Now the real test begins:
How to reinvent Houston.
It us clear that the flood control system we have relied on since the mid-1930s has failed us.
It is also clear that without real reform in our infrastructure mgmt system we are in deeper trouble.
So will we rise to the occasion?
I don’t know.
Thank you, Eric and Matt for your continued updates throughout this storm. I was able to keep my family in the Midwest at ease with your no-hype news. I will continue to use your site as I monitor for weather from now on. Your efforts are truly appreciated.
This site has been the absolute best site during this horrific event. Thanks so much!!!

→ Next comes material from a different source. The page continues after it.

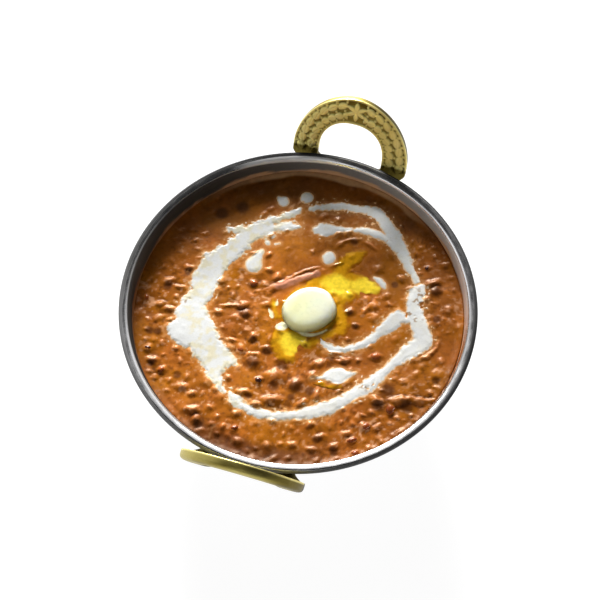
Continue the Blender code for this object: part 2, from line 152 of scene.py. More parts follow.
CREAM_DROPS = (
    ((-14, 64, 3.5), (-14.2, 63.6, 3.3)),
    ((-27.5, 60, 1.4), (-24.6, 58.8, 3.2)),
    ((5.5, 34.6, 3.7), (5.6, 34.2, 3.7)),
    ((-26.8, 29, 1.7), (-27.6, 25.5, 2.6), (-28.5, 20.8, 4.7)),
    ((29.8, 30, 1.2), (32.6, 29, 2), (35.2, 26.6, 1.8)),
    ((15, -29.6, 0.9), (19.5, -28, 1.4), (23.5, -25.8, 3.4), (26.8, -25, 4.6), (30, -23.4, 2.8),
     (34.2, -21, 0.9)),
    ((-25.5, 34.5, 1.8), (-25.4, 34.3, 1.8)),
    ((-21.6, 34.6, 0.9), (-19.8, 35.6, 1.1)),
    ((-23.9, 37.6, 0.9), (-23.2, 38.9, 1)),
)
CREAM_AREA = (-62, 70, -62, 71)
CREAM_GRID = 0.4
CREAM_SHOULDER = 2.4  # mm from its edge to its full thickness
# The edges of cream and ghee sink under the gravy, in mm
FILM_SINK, FILM_DEEPEST, FILM_MARGIN, FILM_FOOT = 0.3, 0.5, 1.1, 0.9


def smoothstep(value):
    value = np.clip(value, 0.0, 1.0)
    return value * value * (3 - 2 * value)


def between(grid, i, j, next_i, next_j, s, t):
    """A grid's value at the shares s and t of the way from (i, j) to (next_i, next_j)."""
    low = grid[i, j] * (1 - s) + grid[next_i, j] * s
    high = grid[i, next_j] * (1 - s) + grid[next_i, next_j] * s
    return low * (1 - t) + high * t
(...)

Thank you for all you have done for me, my family, and our city. You are unsung heroes in all of this and we are grateful for your unwavering, selflessness throughout the past week.
I appreciate your no nonense reporting during this high intensity time for our city. Your dry wit brought some levity to our on going weather drama during the last several days. Most of all, you know our city, our state and our people and you know what we need to hear. I will stick with you in the days to come as we begin to recover.
I must observe as a non-Houstonian (Oxford, Mississippi) that I have never seen anything anywhere like Space City Weather. What a service you provide – – so smartly, humanely, and thoughtfully. I see in so many of the comments how much you mean to your fellow citizens, and the reason for that is so abundantly clear.
First of all, Eric, I’m glad I’ve found you again after you left the Chronicle. Keep up the level-headed work.